- Your instructions
Everything from the line containing "Write part 2 of the Blender" to the last line of the records must be returned verbatim; nothing else belongs in the output.

Stored entries
.....
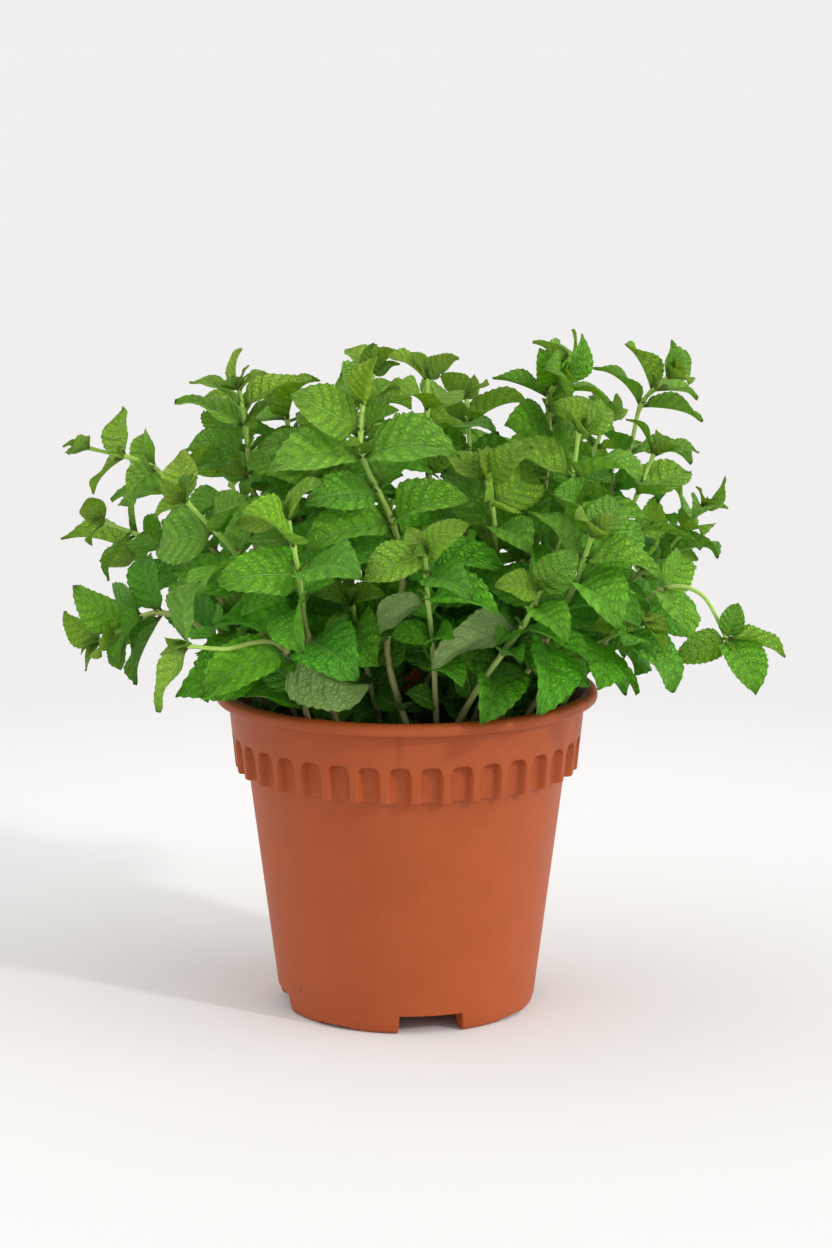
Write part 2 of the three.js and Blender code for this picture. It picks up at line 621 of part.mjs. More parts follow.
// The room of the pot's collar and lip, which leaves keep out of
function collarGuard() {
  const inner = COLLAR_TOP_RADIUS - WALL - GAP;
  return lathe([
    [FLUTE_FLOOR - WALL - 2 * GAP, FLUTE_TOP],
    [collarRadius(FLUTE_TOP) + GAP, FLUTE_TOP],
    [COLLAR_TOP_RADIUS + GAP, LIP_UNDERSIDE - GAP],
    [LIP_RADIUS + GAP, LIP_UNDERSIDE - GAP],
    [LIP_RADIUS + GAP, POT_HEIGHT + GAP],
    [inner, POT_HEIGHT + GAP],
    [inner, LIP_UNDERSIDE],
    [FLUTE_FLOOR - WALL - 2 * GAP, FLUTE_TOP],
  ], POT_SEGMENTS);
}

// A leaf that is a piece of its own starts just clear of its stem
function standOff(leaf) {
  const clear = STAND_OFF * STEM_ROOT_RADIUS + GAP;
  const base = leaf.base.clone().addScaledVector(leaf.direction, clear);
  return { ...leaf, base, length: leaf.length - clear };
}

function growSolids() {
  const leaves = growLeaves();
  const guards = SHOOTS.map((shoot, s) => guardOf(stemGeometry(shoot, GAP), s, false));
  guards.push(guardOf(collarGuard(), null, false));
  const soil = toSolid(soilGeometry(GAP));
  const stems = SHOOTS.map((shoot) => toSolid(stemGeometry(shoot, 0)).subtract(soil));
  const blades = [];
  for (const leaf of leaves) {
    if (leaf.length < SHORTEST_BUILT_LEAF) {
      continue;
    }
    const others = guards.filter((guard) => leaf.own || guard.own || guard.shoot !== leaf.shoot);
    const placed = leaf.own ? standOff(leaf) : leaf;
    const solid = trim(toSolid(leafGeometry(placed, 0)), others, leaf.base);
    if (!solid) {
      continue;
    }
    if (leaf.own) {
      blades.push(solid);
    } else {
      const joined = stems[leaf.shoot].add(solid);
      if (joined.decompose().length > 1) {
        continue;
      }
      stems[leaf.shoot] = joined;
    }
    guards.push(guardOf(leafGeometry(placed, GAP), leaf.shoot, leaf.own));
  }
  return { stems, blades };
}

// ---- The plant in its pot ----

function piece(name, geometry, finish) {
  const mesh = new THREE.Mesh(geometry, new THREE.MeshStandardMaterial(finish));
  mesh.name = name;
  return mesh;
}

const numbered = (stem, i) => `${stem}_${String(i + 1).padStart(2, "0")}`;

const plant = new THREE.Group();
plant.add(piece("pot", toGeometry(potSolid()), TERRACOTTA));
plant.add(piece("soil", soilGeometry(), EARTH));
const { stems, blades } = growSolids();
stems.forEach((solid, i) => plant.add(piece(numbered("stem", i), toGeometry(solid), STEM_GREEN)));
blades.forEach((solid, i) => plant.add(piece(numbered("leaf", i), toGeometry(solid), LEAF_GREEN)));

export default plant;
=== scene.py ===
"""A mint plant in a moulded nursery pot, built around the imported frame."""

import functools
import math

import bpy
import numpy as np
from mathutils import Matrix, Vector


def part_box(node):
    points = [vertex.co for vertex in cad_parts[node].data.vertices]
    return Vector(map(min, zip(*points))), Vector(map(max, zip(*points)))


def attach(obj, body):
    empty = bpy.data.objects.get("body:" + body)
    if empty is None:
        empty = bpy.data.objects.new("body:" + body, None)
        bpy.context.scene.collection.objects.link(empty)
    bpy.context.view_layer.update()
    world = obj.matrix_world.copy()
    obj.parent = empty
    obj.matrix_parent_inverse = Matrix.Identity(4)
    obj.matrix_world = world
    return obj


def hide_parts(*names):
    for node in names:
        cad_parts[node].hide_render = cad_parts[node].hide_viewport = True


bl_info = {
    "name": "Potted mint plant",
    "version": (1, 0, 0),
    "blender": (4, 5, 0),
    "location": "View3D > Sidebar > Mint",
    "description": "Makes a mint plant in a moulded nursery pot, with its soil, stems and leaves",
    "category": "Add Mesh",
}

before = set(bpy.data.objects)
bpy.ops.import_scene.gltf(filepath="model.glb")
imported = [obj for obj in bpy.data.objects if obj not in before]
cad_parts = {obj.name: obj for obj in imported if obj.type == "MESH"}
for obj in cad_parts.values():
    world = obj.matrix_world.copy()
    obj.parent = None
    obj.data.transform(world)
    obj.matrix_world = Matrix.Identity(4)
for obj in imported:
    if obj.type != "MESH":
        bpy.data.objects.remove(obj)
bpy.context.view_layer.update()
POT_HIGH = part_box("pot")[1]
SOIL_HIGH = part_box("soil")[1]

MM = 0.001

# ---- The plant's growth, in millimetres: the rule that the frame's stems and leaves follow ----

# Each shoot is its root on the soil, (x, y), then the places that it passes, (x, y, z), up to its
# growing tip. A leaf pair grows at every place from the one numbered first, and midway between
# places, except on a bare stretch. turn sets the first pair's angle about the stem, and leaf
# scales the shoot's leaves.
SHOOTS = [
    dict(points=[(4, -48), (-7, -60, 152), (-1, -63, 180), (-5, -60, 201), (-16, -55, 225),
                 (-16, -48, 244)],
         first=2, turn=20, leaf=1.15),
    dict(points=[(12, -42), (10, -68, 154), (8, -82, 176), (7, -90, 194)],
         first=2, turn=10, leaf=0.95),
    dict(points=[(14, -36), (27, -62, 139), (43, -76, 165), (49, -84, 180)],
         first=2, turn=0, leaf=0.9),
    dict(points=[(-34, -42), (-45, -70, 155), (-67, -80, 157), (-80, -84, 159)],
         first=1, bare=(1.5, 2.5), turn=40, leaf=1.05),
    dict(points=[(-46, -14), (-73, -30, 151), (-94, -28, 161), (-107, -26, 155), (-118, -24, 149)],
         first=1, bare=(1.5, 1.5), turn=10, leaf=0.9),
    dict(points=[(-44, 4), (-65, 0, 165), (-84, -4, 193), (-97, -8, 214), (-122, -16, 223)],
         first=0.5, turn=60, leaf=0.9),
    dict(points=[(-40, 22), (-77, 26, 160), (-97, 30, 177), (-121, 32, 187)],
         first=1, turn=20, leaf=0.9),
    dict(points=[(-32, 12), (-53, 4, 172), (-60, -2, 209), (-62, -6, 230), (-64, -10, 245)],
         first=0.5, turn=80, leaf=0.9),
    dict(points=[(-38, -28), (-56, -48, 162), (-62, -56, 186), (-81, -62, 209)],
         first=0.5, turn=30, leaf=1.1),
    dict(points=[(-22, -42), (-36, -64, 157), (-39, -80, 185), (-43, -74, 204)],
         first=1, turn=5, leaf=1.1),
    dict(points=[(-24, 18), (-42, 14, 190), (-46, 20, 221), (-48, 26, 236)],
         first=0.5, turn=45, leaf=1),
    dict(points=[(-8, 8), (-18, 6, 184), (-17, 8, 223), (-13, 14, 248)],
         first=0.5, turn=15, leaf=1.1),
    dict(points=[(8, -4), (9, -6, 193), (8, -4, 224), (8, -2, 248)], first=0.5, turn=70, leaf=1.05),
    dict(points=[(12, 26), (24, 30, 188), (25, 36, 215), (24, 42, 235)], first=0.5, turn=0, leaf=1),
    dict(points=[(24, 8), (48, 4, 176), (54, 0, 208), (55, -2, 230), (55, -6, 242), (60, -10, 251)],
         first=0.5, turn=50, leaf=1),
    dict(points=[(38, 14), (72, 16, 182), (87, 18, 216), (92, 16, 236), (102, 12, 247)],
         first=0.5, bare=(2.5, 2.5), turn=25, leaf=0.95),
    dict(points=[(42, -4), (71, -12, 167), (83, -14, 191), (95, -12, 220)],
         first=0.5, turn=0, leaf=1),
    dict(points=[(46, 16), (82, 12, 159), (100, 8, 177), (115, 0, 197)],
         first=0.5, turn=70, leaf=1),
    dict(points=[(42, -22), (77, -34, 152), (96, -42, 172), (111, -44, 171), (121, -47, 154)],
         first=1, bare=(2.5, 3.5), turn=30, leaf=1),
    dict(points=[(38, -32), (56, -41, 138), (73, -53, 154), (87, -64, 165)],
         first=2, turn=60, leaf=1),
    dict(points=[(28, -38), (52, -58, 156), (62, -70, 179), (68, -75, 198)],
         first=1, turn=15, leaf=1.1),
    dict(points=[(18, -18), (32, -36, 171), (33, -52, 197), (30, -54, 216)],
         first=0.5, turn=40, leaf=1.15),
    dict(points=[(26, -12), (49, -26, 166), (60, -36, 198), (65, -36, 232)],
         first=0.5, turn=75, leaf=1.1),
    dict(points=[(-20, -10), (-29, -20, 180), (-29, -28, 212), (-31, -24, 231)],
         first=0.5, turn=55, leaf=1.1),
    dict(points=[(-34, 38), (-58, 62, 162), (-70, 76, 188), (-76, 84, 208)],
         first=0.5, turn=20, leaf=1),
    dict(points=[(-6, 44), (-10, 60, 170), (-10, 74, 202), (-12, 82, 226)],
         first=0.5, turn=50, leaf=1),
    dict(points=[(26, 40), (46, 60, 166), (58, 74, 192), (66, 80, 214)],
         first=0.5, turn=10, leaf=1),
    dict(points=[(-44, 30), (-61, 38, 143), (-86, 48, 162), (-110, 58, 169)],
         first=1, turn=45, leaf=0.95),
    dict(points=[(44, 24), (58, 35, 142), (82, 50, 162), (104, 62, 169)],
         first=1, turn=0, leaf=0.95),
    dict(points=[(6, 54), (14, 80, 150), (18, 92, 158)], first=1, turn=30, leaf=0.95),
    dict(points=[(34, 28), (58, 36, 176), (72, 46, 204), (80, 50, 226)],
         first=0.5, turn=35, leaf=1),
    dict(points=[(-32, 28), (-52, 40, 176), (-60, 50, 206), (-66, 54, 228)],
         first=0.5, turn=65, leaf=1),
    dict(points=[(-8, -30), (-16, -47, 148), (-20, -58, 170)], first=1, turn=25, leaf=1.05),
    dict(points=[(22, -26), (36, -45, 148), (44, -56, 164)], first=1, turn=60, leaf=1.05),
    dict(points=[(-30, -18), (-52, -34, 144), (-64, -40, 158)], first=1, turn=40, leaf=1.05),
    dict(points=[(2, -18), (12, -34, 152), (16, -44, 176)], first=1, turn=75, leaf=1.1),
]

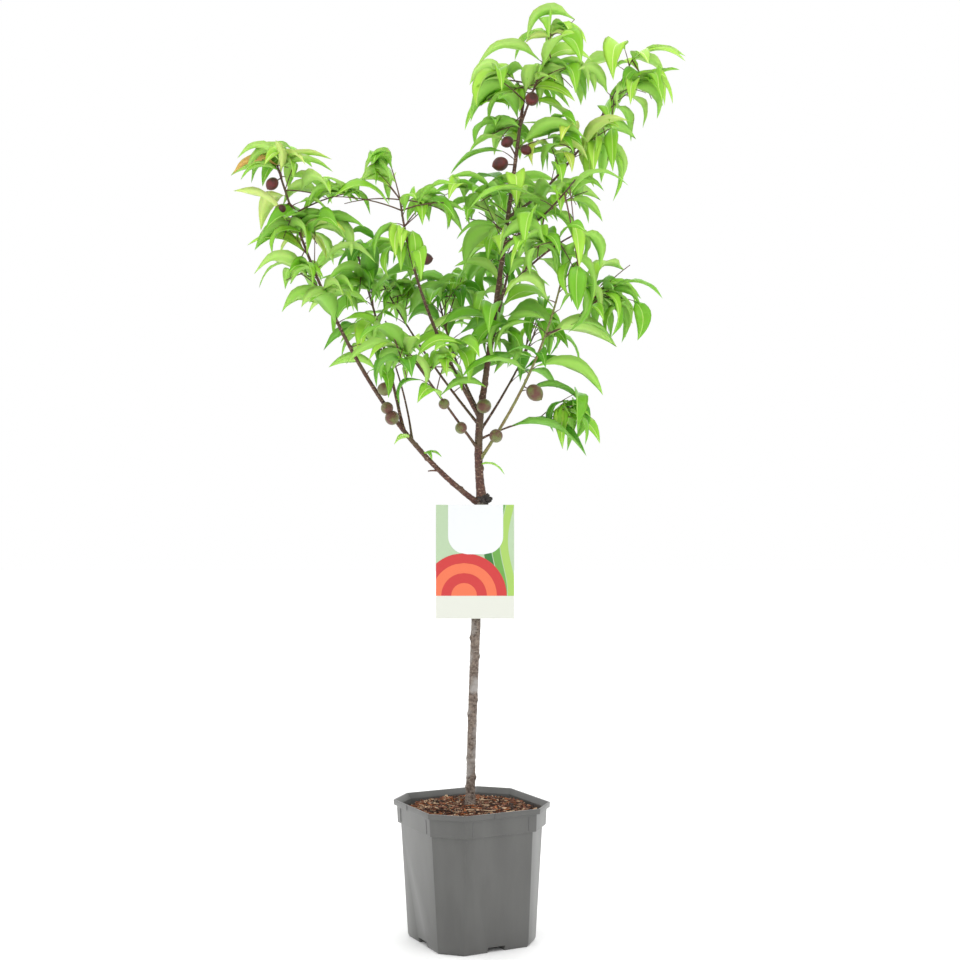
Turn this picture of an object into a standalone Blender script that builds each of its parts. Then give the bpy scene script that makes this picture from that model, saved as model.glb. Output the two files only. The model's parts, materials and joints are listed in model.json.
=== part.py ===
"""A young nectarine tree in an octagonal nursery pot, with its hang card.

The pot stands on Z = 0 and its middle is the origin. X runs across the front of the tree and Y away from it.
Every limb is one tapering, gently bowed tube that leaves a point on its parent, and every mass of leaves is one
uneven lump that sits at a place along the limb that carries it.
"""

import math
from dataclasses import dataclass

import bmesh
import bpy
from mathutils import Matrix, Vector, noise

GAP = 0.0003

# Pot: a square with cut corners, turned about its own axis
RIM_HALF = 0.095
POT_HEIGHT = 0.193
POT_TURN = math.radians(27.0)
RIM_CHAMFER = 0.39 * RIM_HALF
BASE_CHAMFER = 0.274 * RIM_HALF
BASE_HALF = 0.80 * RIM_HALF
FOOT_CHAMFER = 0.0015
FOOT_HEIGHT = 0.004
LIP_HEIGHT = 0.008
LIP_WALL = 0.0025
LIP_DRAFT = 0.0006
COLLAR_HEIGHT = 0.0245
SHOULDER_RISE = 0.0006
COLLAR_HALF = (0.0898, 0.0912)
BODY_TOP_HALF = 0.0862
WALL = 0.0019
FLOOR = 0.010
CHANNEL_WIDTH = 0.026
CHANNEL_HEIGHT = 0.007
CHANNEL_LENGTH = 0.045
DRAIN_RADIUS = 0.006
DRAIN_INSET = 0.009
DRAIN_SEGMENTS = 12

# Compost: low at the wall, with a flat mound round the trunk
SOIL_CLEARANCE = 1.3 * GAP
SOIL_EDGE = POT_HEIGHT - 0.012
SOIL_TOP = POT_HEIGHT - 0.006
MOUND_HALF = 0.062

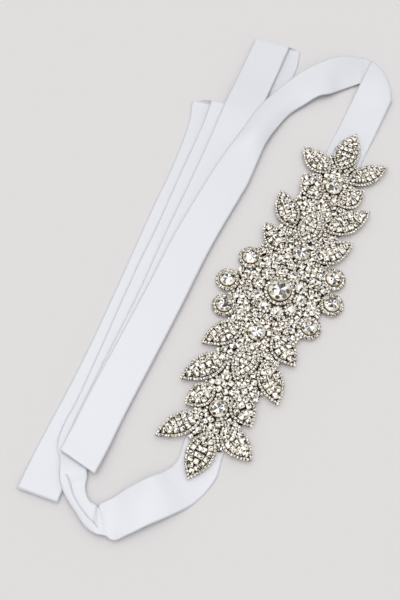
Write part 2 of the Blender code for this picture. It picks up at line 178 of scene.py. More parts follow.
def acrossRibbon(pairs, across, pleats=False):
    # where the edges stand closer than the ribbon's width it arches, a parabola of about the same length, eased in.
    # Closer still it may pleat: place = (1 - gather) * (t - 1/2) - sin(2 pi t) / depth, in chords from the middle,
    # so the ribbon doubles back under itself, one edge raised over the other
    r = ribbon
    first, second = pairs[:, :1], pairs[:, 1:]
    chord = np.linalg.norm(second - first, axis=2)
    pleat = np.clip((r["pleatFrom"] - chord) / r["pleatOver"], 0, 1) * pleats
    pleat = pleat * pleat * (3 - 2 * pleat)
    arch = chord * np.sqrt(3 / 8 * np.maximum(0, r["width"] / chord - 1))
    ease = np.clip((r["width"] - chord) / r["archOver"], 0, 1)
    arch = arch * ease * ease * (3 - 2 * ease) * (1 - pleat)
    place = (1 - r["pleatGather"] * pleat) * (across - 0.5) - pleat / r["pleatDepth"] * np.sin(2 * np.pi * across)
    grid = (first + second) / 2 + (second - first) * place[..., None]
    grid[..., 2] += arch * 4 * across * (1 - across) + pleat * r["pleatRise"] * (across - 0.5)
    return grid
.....
- Solution for this exercise
Write part 2 of the Blender code for this picture. It picks up at line 178 of scene.py. More parts follow.
def acrossRibbon(pairs, across, pleats=False):
    # where the edges stand closer than the ribbon's width it arches, a parabola of about the same length, eased in.
    # Closer still it may pleat: place = (1 - gather) * (t - 1/2) - sin(2 pi t) / depth, in chords from the middle,
    # so the ribbon doubles back under itself, one edge raised over the other
    r = ribbon
    first, second = pairs[:, :1], pairs[:, 1:]
    chord = np.linalg.norm(second - first, axis=2)
    pleat = np.clip((r["pleatFrom"] - chord) / r["pleatOver"], 0, 1) * pleats
    pleat = pleat * pleat * (3 - 2 * pleat)
    arch = chord * np.sqrt(3 / 8 * np.maximum(0, r["width"] / chord - 1))
    ease = np.clip((r["width"] - chord) / r["archOver"], 0, 1)
    arch = arch * ease * ease * (3 - 2 * ease) * (1 - pleat)
    place = (1 - r["pleatGather"] * pleat) * (across - 0.5) - pleat / r["pleatDepth"] * np.sin(2 * np.pi * across)
    grid = (first + second) / 2 + (second - first) * place[..., None]
    grid[..., 2] += arch * 4 * across * (1 - across) + pleat * r["pleatRise"] * (across - 0.5)
    return grid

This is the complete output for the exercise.